7) Somehow I feel as though I am expected to know everything. Hallo - I don't know everything. If another senior did not pass it to me, I don't have it. I don't know what is in there and what needs to be done moving forward. Ask that person yourself.
8) I was NOT supposed to cover today. The SOS came too fast and unnecessarily. It was still manageable. BLOODY HELL !!! Even though I had helped when I didn't have to and then had to go off cos I had to go off for a meeting, ppl not happy. Damn damn damn pissed.
9) I feel crap and terribly upset with her. I still cannot forget what had happened that day. Of all the things that I have done, this is how I am being repaid back.
10) The GREATEST horrible thing that had happened was at the IT meeting when 2 of my past were at the same meeting as me. What a joke. What a horrible terrible cruel joke ! These are the 2 people whom I had nurtured to be IT pharmacists. They are now sitting opposite me with other institutions, when I need help terribly. What a cruel joke! I know things happen for a reason, for a good reason. I have yet to see why this is happening to me. Why couldn't either of the 2 join me as IT pcists? Why? Why? That was the last straw of a crap crap day.

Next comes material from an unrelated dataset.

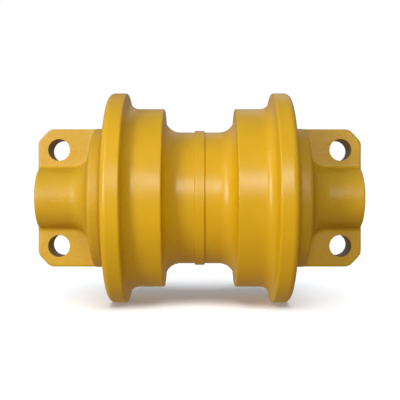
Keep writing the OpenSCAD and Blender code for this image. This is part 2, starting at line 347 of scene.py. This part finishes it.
def lumps(p, size, seed):
    """Smooth random values on a lattice, the unevenness of a sand casting."""
    lattice = np.random.default_rng(seed).uniform(-1, 1, (LATTICE, LATTICE, LATTICE))
    q = (p + LATTICE_SHIFT) / size
    base = np.floor(q).astype(int)
    f = q - base
    f = f * f * (3 - 2 * f)
    total = np.zeros(len(p))
    for corner in product((0, 1), repeat=3):
        near = np.abs(1 - np.array(corner) - f)
        i, j, k = ((base + corner) % LATTICE).T
        total += near[:, 0] * near[:, 1] * near[:, 2] * lattice[i, j, k]
    return total


def surface_net(distance, low, high, step):
    """Quad mesh of the zero level: one vertex in each grid cell that the surface crosses."""
    counts = [int(math.ceil((h - l) / step)) + 1 for l, h in zip(low, high)]
    axes = [l + step * np.arange(n) for l, n in zip(low, counts)]
    grid = np.stack(np.meshgrid(*axes, indexing="ij"), -1)
    value = distance(grid)
    solid = value < 0
    cells = tuple(n - 1 for n in counts)
    total, crossings = np.zeros((*cells, 3)), np.zeros(cells)

    def at(field, c):
        """The field at one corner of every cell."""
        return field[c[0]:c[0] + cells[0], c[1]:c[1] + cells[1], c[2]:c[2] + cells[2]]

    for a, axis in product(product((0, 1), repeat=3), range(3)):
        if a[axis]:
            continue
        b = tuple(1 if n == axis else a[n] for n in range(3))
        va, vb = at(value, a), at(value, b)
        cross = at(solid, a) != at(solid, b)
        share = np.where(cross, va / np.where(cross, va - vb, 1), 0)
        point = at(grid, a) + share[..., None] * (np.eye(3)[axis] * step)
        total += np.where(cross[..., None], point, 0)
        crossings += cross
    used = crossings > 0
    index = np.full(cells, -1)
    index[used] = np.arange(used.sum())
    vertices = total[used] / crossings[used][:, None]
    faces = []
    for axis in range(3):
        u, v = (axis + 1) % 3, (axis + 2) % 3
        front, back = [slice(1, -1)] * 3, [slice(1, -1)] * 3
        front[axis], back[axis] = slice(0, -1), slice(1, None)
        change = solid[tuple(front)].astype(int) - solid[tuple(back)].astype(int)
        for sign in (1, -1):
            at_edges = np.argwhere(change == sign)
            at_edges[:, u] += 1
            at_edges[:, v] += 1
            ring = []
            for du, dv in ((0, 0), (-1, 0), (-1, -1), (0, -1))[::-sign]:
                cell = at_edges.copy()
                cell[:, u] += du
                cell[:, v] += dv
                ring.append(index[tuple(cell.T)])
            faces.append(np.stack(ring, 1))
    return vertices, np.concatenate(faces)


def slope_of(distance, p):
    """Unit vectors that point straight out of the surface."""
    steps = np.eye(3) * SLOPE_STEP
    gradient = np.stack([distance(p + step) - distance(p - step) for step in steps], -1)
    length = np.linalg.norm(gradient, axis=-1, keepdims=True)
    return gradient / np.maximum(length, SMALLEST_SLOPE)


def lathe(profile):
    """Closed ring about the X axis from an outline of (station, radius)."""
    angles = 2 * math.pi * np.arange(SEGMENTS) / SEGMENTS
    vertices = [(x, r * math.cos(a), r * math.sin(a)) for a in angles for x, r in profile]
    n = len(profile)
    faces = []
    for s, i in product(range(SEGMENTS), range(n)):
        here, there, after = s * n, (s + 1) % SEGMENTS * n, (i + 1) % n
        faces.append((here + i, here + after, there + after, there + i))
    return vertices, faces


def rod(start, axis, radius, length):
    """Closed cylinder from a start point along X (0) or Y (1)."""
    u, v = (1, 2) if axis == 0 else (2, 0)
    vertices = []
    for end, s in product((0, length), range(SEGMENTS)):
        a = 2 * math.pi * s / SEGMENTS
        p = list(start)
        p[axis] += end
        p[u] += radius * math.cos(a)
        p[v] += radius * math.sin(a)
        vertices.append(p)
    near, far = range(SEGMENTS), range(SEGMENTS, 2 * SEGMENTS)
    faces = [(near[s - 1], near[s], far[s], far[s - 1]) for s in (*near[1:], 0)]
    faces += [tuple(near)[::-1], tuple(far)]
    return vertices, faces


def block(low, high):
    vertices = list(product(*zip(low, high)))
    faces = [(0, 1, 3, 2), (4, 6, 7, 5), (0, 4, 5, 1), (2, 3, 7, 6), (0, 2, 6, 4), (1, 5, 7, 3)]
    return vertices, faces


def make_object(name, vertices, faces, mirrored):
    """A mesh in metres from sizes in millimetres, mirrored for the left side."""
    sign = -1 if mirrored else 1
    points = np.array(vertices, dtype=float) * (sign * MM, MM, MM)
    mesh = bpy.data.meshes.new(name)
    mesh.from_pydata([tuple(p) for p in points], [], [tuple(int(i) for i in f) for f in faces])
    work = bmesh.new()
    work.from_mesh(mesh)
    bmesh.ops.recalc_face_normals(work, faces=work.faces)
    work.to_mesh(mesh)
    work.free()
    thing = bpy.data.objects.new(name, mesh)
    bpy.context.scene.collection.objects.link(thing)
    return thing


def collar_cutters():
    """Each cutter's mesh, with the finish that it leaves behind; the holes' walls get a darker
    copy of the paint, which is painted shade.
    """
    bolts = mounts["mounting_bolts"]["dims"]
    bolt_x, bolt_z = bolts["spacing_x_mm"] / 2, bolts["spacing_y_mm"] / 2
    yield machined_paint, block(
        (PAD_X + PAD_CUT_INSET, PAD_Y, -PAST_EARS),
        (END_X + PAST_END, PAD_Y + PAST_BACK, PAST_EARS),
    )
    yield turned_steel, rod((HUB_X - PAST_HUB, 0, 0), 0, BORE_R, END_X - HUB_X + 2 * PAST_HUB)
    # The pin hole's wall is left with painted shade, a darker copy of the paint.
    yield hole_painted_shade, rod((PIN_X, PIN_Y, BORE_R), 1, PIN_R, PAD_Y + PAST_BACK)
    (front_x, front_r), (floor_x, floor_r) = POCKET_FRONT, POCKET_FLOOR
    open_x = front_x - PAST_RIM
    yield cast_paint, lathe([
        (open_x, HUB_R), (floor_x, HUB_R), (floor_x, floor_r), (front_x, front_r),
        (open_x, front_r),
    ])
    for side in (-1, 1):
        bolt = (bolt_x, -PAST_BACK, side * bolt_z)
        # Each bolt hole's wall is left with painted shade, a darker copy of the paint.
        yield hole_painted_shade, rod(bolt, 1, bolts["hole_r_mm"], BOLT_CUT_LENGTH)


def casting_skin(seed):
    """The casting's surface, drawn onto its true distance and then made uneven."""
    margin_x, margin_y, margin_z = GRID_MARGIN_LOW
    low = (HUB_X - margin_x, -DISC_R - margin_y, -DISC_R - margin_z)
    high = (END_X + GRID_MARGIN_HIGH, DISC_R + GRID_MARGIN_HIGH, DISC_R + GRID_MARGIN_HIGH)
    points, faces = surface_net(casting_distance, low, high, GRID)
    for _ in range(PROJECTIONS):
        points -= casting_distance(points)[:, None] * slope_of(casting_distance, points)
    coarse = COARSE_HEIGHT * lumps(points, COARSE_LUMP, seed)
    fine = FINE_HEIGHT * lumps(points, FINE_LUMP, seed + len(SEEDS))
    height = coarse + fine - LUMPS_SUNK
    points += height[:, None] * slope_of(casting_distance, points)
    return points, faces


def make_collar(side):
    mirrored = side == "left"
    points, faces = casting_skin(SEEDS[side])
    casting = make_object(f"casting_{side}", points, faces, mirrored)
    casting.data.materials.append(cast_paint)
    cutters = []
    for n, (left_behind, (vertices, cut_faces)) in enumerate(collar_cutters()):
        cutter = make_object(f"cutter_{side}_{n}", vertices, cut_faces, mirrored)
        cutter.data.materials.append(left_behind)
        cut = casting.modifiers.new(f"cut_{n}", "BOOLEAN")
        cut.operation, cut.object, cut.solver = "DIFFERENCE", cutter, "EXACT"
        cut.material_mode = "TRANSFER"
        cutters.append(cutter)
    bpy.context.view_layer.update()
    graph = bpy.context.evaluated_depsgraph_get()
    mesh = bpy.data.meshes.new_from_object(casting.evaluated_get(graph))
    casting.modifiers.clear()
    casting.data = mesh
    for cutter in cutters:
        bpy.data.objects.remove(cutter)
    mesh.shade_smooth()
    mesh.set_sharp_from_angle(angle=math.radians(SHARP_DEGREES))
    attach(casting, "axle")
    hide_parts(f"collar_{side}")


for side in SIDES:
    make_collar(side)

# --- Stage
WHITE = (1.0, 1.0, 1.0, 1.0)
FLOOR_HALF_SIZE = 12.0
FLOOR_DARKER, FLOOR_LIGHTER = (0.855,) * 3, (0.865,) * 3
FLOOR_BLOTCHES_PER_METRE, FLOOR_ROUGHNESS = 3.0, 0.9


def make_floor():
    half, level = FLOOR_HALF_SIZE, cad_low.z
    corners = [(-half, -half), (half, -half), (half, half), (-half, half)]
    mesh = bpy.data.meshes.new("floor")
    mesh.from_pydata([(x, y, level) for x, y in corners], [], [(0, 1, 2, 3)])
    floor = bpy.data.objects.new("floor", mesh)
    bpy.context.scene.collection.objects.link(floor)
    s = Shader("floor")
    blotches = s.noise(FLOOR_BLOTCHES_PER_METRE)
    tone = s.spread_colour(blotches, FLOOR_DARKER, FLOOR_LIGHTER)
    s.link(tone, s.surface.inputs["Base Color"])
    s.surface.inputs["Roughness"].default_value = FLOOR_ROUGHNESS
    s.surface.inputs["Specular IOR Level"].default_value = 0.0
    mesh.materials.append(s.material)
    floor.visible_diffuse = False
    floor.visible_glossy = False
    return floor


def linked_only_to(lamp, floor, state):
    """Lights the floor alone (INCLUDE) or everything but the floor (EXCLUDE)."""
    receivers = bpy.data.collections.new(f"{lamp.name}_receivers")
    receivers.objects.link(floor)
    receivers.collection_objects[0].light_linking.link_state = state
    lamp.light_linking.receiver_collection = receivers


def aim(lamp, place):
    """Puts a lamp in its place, facing the middle of the roller."""
    lamp.location = place
    lamp.rotation_euler = (-Vector(place)).to_track_quat("-Z", "Y").to_euler()
    bpy.context.scene.collection.objects.link(lamp)


LAMP_DISTANCE = 1.9


def around(azimuth, elevation):
    """Place about the roller: azimuth from the camera's side, positive to the right."""
    a, e = math.radians(azimuth), math.radians(elevation)
    return (
        LAMP_DISTANCE * math.sin(a) * math.cos(e),
        -LAMP_DISTANCE * math.cos(a) * math.cos(e),
        LAMP_DISTANCE * math.sin(e),
    )


def soft_box(name, place, size, power, floor):
    data = bpy.data.lights.new(name, "AREA")
    data.shape = "RECTANGLE"
    data.size, data.size_y = size
    data.energy = power
    lamp = bpy.data.objects.new(name, data)
    aim(lamp, place)
    linked_only_to(lamp, floor, "EXCLUDE")


def floor_light(tilt, softness, strength, floor):
    """Overhead light on the floor, tilted so that the shell's shadow falls behind it."""
    data = bpy.data.lights.new("floor_light", "SUN")
    data.angle = math.radians(softness)
    data.energy = strength
    lamp = bpy.data.objects.new("floor_light", data)
    lean = math.radians(tilt)
    aim(lamp, (0, -math.sin(lean), math.cos(lean)))
    linked_only_to(lamp, floor, "INCLUDE")
    blockers = bpy.data.collections.new("floor_light_blockers")
    for node in ("shell_left", "shell_right", "weld_bead"):
        blockers.objects.link(nodes[node])
    lamp.light_linking.blocker_collection = blockers


LIFT_COLOUR = (0.80, 0.94, 1.10)


def floor_lift(strength, floor):
    """Shadowless light that keeps the roller's shadow on the floor pale and neutral."""
    data = bpy.data.lights.new("floor_lift", "SUN")
    data.energy = strength
    data.color = LIFT_COLOUR
    data.use_shadow = False
    lamp = bpy.data.objects.new("floor_lift", data)
    aim(lamp, (0, 0, 1))
    linked_only_to(lamp, floor, "INCLUDE")


ROOM_BELOW = (1.25, 0.98, 0.55, 1.0)
ROOM_WHITE_FROM = 0.15
ROOM_ON_LEFT, ROOM_ON_RIGHT = 1.35, 0.65


def make_world(strength):
    """White to the camera, and to the roller a room, warmer below and dimmer on the right."""
    world = bpy.data.worlds.new("world")
    world.use_nodes = True
    tree = world.node_tree
    background = tree.nodes["Background"]
    direction = tree.nodes.new("ShaderNodeSeparateXYZ")
    place = tree.nodes.new("ShaderNodeTexCoord")
    tree.links.new(place.outputs["Generated"], direction.inputs[0])
    height = tree.nodes.new("ShaderNodeValToRGB")
    tree.links.new(direction.outputs["Z"], height.inputs["Fac"])
    below, above = height.color_ramp.elements
    below.position, below.color = 0.0, ROOM_BELOW
    above.position, above.color = ROOM_WHITE_FROM, WHITE
    tree.links.new(height.outputs["Color"], background.inputs["Color"])
    across = tree.nodes.new("ShaderNodeMapRange")
    tree.links.new(direction.outputs["X"], across.inputs["Value"])
    across.inputs["From Min"].default_value = -1.0
    across.inputs["From Max"].default_value = 1.0
    across.inputs["To Min"].default_value = ROOM_ON_LEFT * strength
    across.inputs["To Max"].default_value = ROOM_ON_RIGHT * strength
    tree.links.new(across.outputs["Result"], background.inputs["Strength"])
    seen = tree.nodes.new("ShaderNodeBackground")
    seen.inputs["Color"].default_value = WHITE
    seen.inputs["Strength"].default_value = 1.0
    path = tree.nodes.new("ShaderNodeLightPath")
    mix = tree.nodes.new("ShaderNodeMixShader")
    tree.links.new(path.outputs["Is Camera Ray"], mix.inputs["Fac"])
    tree.links.new(background.outputs["Background"], mix.inputs[1])
    tree.links.new(seen.outputs["Background"], mix.inputs[2])
    tree.links.new(mix.outputs["Shader"], tree.nodes["World Output"].inputs["Surface"])
    bpy.context.scene.world = world


make_camera()
stage_floor = make_floor()
make_world(strength=0.29)
for name, azimuth, elevation, size, power in (
    ("key", -38, 9, (0.55, 1.1), 19.0),
    ("front", 4, 20, (0.8, 0.6), 11.0),
    ("back", 165, 40, (1.0, 1.0), 1.2),
    ("high", -40, 42, (0.7, 0.7), 3.0),
):
    soft_box(name, around(azimuth, elevation), size, power, stage_floor)
floor_light(tilt=34, softness=42, strength=3.0, floor=stage_floor)
floor_lift(strength=0.60, floor=stage_floor)
bpy.context.scene.view_settings.view_transform = "Standard"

The heart is now closed for good. Never to be re-opened again. It is too painful to care. I am done caring.

Times like this make me want to just submit my letter. If the electronic med ordering does NOT happen, I will do just that.

I am this close to a breakdown. THIS CLOSE !

I can hardly wait for the day to end.

Wednesday, January 12, 2011

Tomorrow

Tomorrow will determine what will happen next for me.

- If the project is a no-go, I will tender.
- If he doesn't clear, I will think 2x about being one this year
- If someone else is promoted and I'm not, I will go elsewhere. Yes, this other person deserves it. What will it take for me to deserve it? I don't have such passion. I don't care that much people.

I feel like I am running in circles.

I feel upset to have heard what I'd heard today. Cos she didn't think I'd done a good job, it affects me tremendously. As long it involves her in one way or another, it throws me off-course. Even with a silent disagreement or misunderstanding, it affects me tremendously. I am so greatly affected.

How come she doesn't know me well enough, even till now? Even if I did make a mistake, am I not allowed to make a mistake? I am human after-all. Sometimes, it's crazy to expect me to be perfect. I feel that making mistakes is so so terrible in what I'm doing. So much is at stake with a mistake, even a minor one.

I am really really tired of everything. Tired of caring. I really need to switch off the heart. FOR GOOD.

It is too painful to care. Too painful.

Saturday, January 8, 2011

2011 has begun

2011 has started.

It is not starting off well. I don't know if I should continue doing what I do. Suddenly I feel that I am no longer the best person for the job. In many ways that one. In so many of the things that I am handling, I feel that I am lost.

I am also wondering what is bothering you. It upsets me to see you so off-tangent in that sense.

At times like this, I wish I was away from everything. Somehow I feel that I am living a lie. I don't know.